Step-by-Step Eggplant Salad

This simple and flavorful Eggplant Salad combines roasted eggplant, fresh vegetables, and a zesty dressing. Perfect as a side dish or light meal!
Prep Time 10 minutes
Cook Time 30 minutes
Total Time 40 minutes
Course Salad, Side Dish
Cuisine Mediterranean, Middle Eastern
Servings 4 servings
Calories 180 kcal

Equipment

  • Mixing bowl
  • Knife
  • Cutting board
  • Baking sheet or grill (if roasting or grilling eggplant)
  • Strainer (if boiling eggplant)

Ingredients
  

Main Ingredients

  • 1 large eggplant Roasted, grilled, or boiled.
  • 2 medium tomatoes Chopped.
  • ½ red onion Thinly sliced.
  • ¼ cup fresh parsley Chopped.

Dressing

  • 2 tbsp olive oil For drizzling.
  • 1 tbsp lemon juice or vinegar For acidity and freshness.
  • 1 clove garlic Minced.
  • ½ tsp salt Adjust to taste.
  • ¼ tsp black pepper To taste.
  • ¼ tsp paprika or cumin Optional, for extra flavor.

Instructions
 

  • If roasting: Place the whole eggplant on a baking sheet and roast at 400°F (200°C) for 30–35 minutes until soft.

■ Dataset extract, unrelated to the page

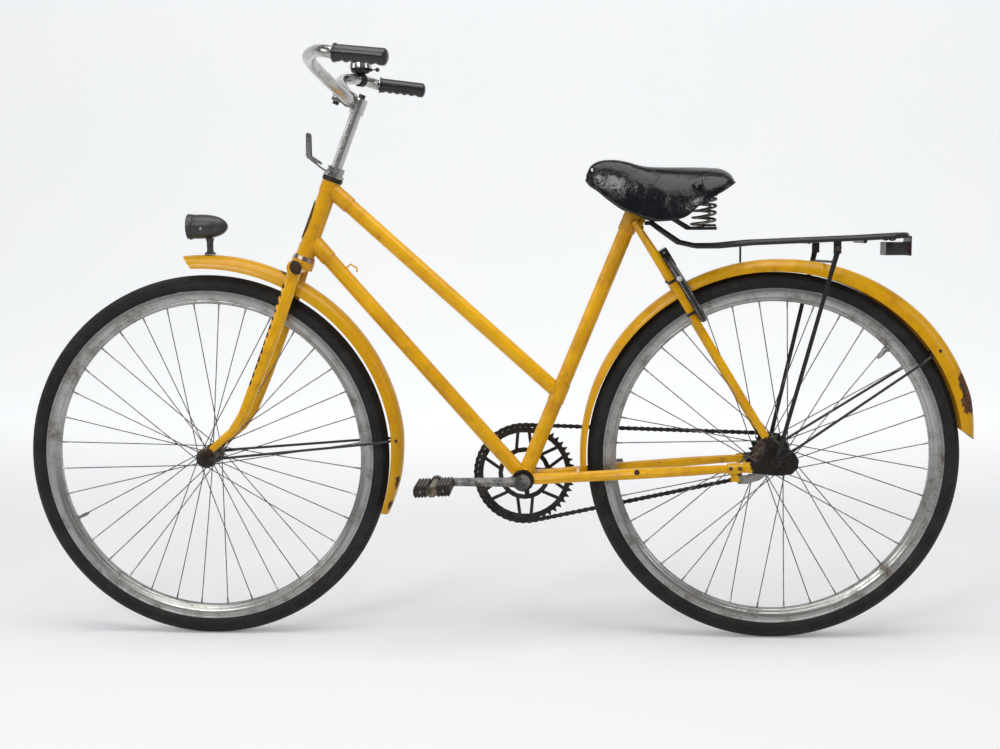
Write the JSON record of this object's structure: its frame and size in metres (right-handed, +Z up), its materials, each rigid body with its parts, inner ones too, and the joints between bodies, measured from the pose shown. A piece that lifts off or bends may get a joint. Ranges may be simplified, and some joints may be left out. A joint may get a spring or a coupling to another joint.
{
  "type": "roadster bicycle",
  "caption": "Ladies' roadster bicycle with open frame, full mudguards, rear rack, sprung saddle, ring lock, bell, headlamp and back-pedal brake.",
  "frame": {"origin": "on the floor under the rear axle, in the bicycle's middle plane", "axes": "+Z up; -X towards the front of the bicycle; +Y towards its right side, where the chain is; -Y towards its left side, which the picture shows"},
  "size_m": [1.8385, 0.6204, 1.1525],
  "materials": {
    "yellow": "worn gloss enamel",
    "black": "worn black enamel",
    "chrome": "dull, scratched plating",
    "rusty_steel": "rusty, dull",
    "rim_steel": "dull grey plating",
    "tyre": "dusty rubber",
    "rubber": "matt rubber",
    "vinyl": "glossy black vinyl",
    "lamp": "weathered dark grey",
    "glass": "clear, ribbed",
    "red": "red reflector"
  },
  "bodies": {
    "frame": {"head_tube": "yellow", "top_tube": "yellow", "down_tube": "yellow", "seat_tube": "yellow", "chainstay_left": "yellow", "chainstay_right": "yellow", "seatstay_left": "yellow", "seatstay_right": "yellow", "bracket_cup_left": "rusty_steel", "bracket_cup_right": "rusty_steel", "headset_lower_cup": "chrome", "headset_upper_cup": "chrome", "rear_mudguard": "yellow", "rear_mudguard_stay": "black", "rack_frame": "black", "rack_stays": "black", "reflector": "red", "lock_body": "black", "rear_axle": "rusty_steel", "brake_arm": "rusty_steel", "brake_clip": "yellow", "chain": "rusty_steel"},
    "steering": {"fork": "yellow", "headset_race": "chrome", "headset_locknut": "chrome", "lamp_bracket": "black", "front_mudguard": "yellow", "front_mudguard_stay": "black", "headlamp": "lamp", "headlamp_lens": "glass", "front_axle": "rusty_steel"},
    "stem": {"stem": "chrome", "stem_clamp_bolt": "chrome", "expander_bolt": "rusty_steel"},
    "handlebar": {"handlebar": "chrome", "grip_left": "rubber", "grip_right": "rubber", "bell_base": "black", "bell_dome": "chrome"},
    "bell_lever": {"bell_lever": "rusty_steel"},
    "front_wheel": {"front_tyre": "tyre", "front_rim": "rim_steel", "front_hub": "rim_steel"},
    "rear_wheel": {"rear_tyre": "tyre", "rear_rim": "rim_steel", "rear_hub": "rim_steel"},
    "sprocket": {"rear_sprocket": "rusty_steel"},
    "crank": {"bracket_spindle": "rusty_steel", "crank_left": "rusty_steel", "crank_right": "rusty_steel"},
    "pedal_left": {"pedal_left": "rubber"},
    "pedal_right": {"pedal_right": "rubber"},
    "seat_post": {"seat_post": "chrome", "saddle_frame": "rusty_steel", "saddle_spring_left": "rusty_steel", "saddle_spring_right": "rusty_steel"},
    "saddle": {"saddle_cover": "vinyl", "saddle_cantle": "rusty_steel"},
    "rack_clip": {"rack_clip": "black"},
    "lock_shackle": {"lock_shackle": "chrome"}
  },
  "joints": [
    {"name": "steering", "type": "hinge", "parent": "frame", "child": "steering", "pos_m": [-1.05892, 0, 0.34023], "axis": [0.3584, 0, 0.9336], "range_deg": [-75, 75]},
    {"name": "stem_height", "type": "slide", "parent": "steering", "child": "stem", "axis": [0.3584, 0, 0.9336], "range_m": [0, 0.03]},
    {"name": "handlebar_tilt", "type": "hinge", "parent": "stem", "child": "handlebar", "pos_m": [-0.80954, 0, 1.04572], "axis": [0, 1, 0], "range_deg": [-15, 15]},
    {"name": "bell_lever", "type": "hinge", "parent": "handlebar", "child": "bell_lever", "pos_m": [-0.80212, 0.23777, 1.12445], "axis": [0, 0, 1], "range_deg": [0, 25], "stiffness_Nm_per_rad": 0.02},
    {"name": "front_wheel", "type": "hinge", "parent": "steering", "child": "front_wheel", "pos_m": [-1.1, 0, 0.356], "axis": [0, 1, 0], "continuous": true},
    {"name": "rear_wheel", "type": "hinge", "parent": "frame", "child": "rear_wheel", "pos_m": [0, 0, 0.356], "axis": [0, 1, 0], "continuous": true},
    {"name": "crank", "type": "hinge", "parent": "frame", "child": "crank", "pos_m": [-0.48038, 0, 0.314], "axis": [0, 1, 0], "continuous": true, "deforming": ["chain"]},
    {"name": "sprocket", "type": "hinge", "parent": "frame", "child": "sprocket", "pos_m": [0, 0, 0.356], "axis": [0, 1, 0], "continuous": true},
    {"name": "pedal_left", "type": "hinge", "parent": "crank", "child": "pedal_left", "pos_m": [-0.64538, 0, 0.314], "axis": [0, 1, 0], "continuous": true},
    {"name": "pedal_right", "type": "hinge", "parent": "crank", "child": "pedal_right", "pos_m": [-0.31538, 0, 0.314], "axis": [0, 1, 0], "continuous": true},
    {"name": "seat_height", "type": "slide", "parent": "frame", "child": "seat_post", "axis": [0.3843, 0, 0.9232], "range_m": [0, 0.06]},
    {"name": "saddle_springing", "type": "hinge", "parent": "seat_post", "child": "saddle", "pos_m": [-0.323, 0, 0.91394], "axis": [0, 1, 0], "range_deg": [0, 4], "stiffness_Nm_per_rad": 400, "springref_deg": -0.57, "deforming": ["saddle_spring_left", "saddle_spring_right"]},
    {"name": "rack_clip", "type": "hinge", "parent": "frame", "child": "rack_clip", "pos_m": [0.215, 0, 0.7765], "axis": [0, 1, 0], "range_deg": [0, 100], "stiffness_Nm_per_rad": 0.5, "springref_deg": -17.19},
    {"name": "lock_shackle", "type": "hinge", "parent": "frame", "child": "lock_shackle", "pos_m": [-0.17056, 0, 0.68146], "axis": [0.8578, 0, 0.514], "range_deg": [0, 70], "stiffness_Nm_per_rad": 0.1, "springref_deg": -17.19}
  ],
  "couplings": [
    {"joint": "sprocket", "follows": "crank", "ratio": 2.5263}
  ]
}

Scoop out the flesh and chop.
  • If grilling: Cut the eggplant into thick slices, grill until charred, then dice.
  • If boiling: Peel and chop the eggplant into cubes, boil until soft, then drain well.
  • In a mixing bowl, combine chopped tomatoes, red onion, parsley, and garlic.
  • Drizzle with olive oil and lemon juice or vinegar.
  • Season with salt, black pepper, and paprika or cumin (if using).
  • Toss everything together and let sit for 15–30 minutes to enhance the flavors.
  • Garnish with extra parsley or feta cheese (if desired).
  • Serve with pita bread, grilled meats, or enjoy on its own.

Notes

For extra flavor, add a pinch of sumac or drizzle with tahini before serving.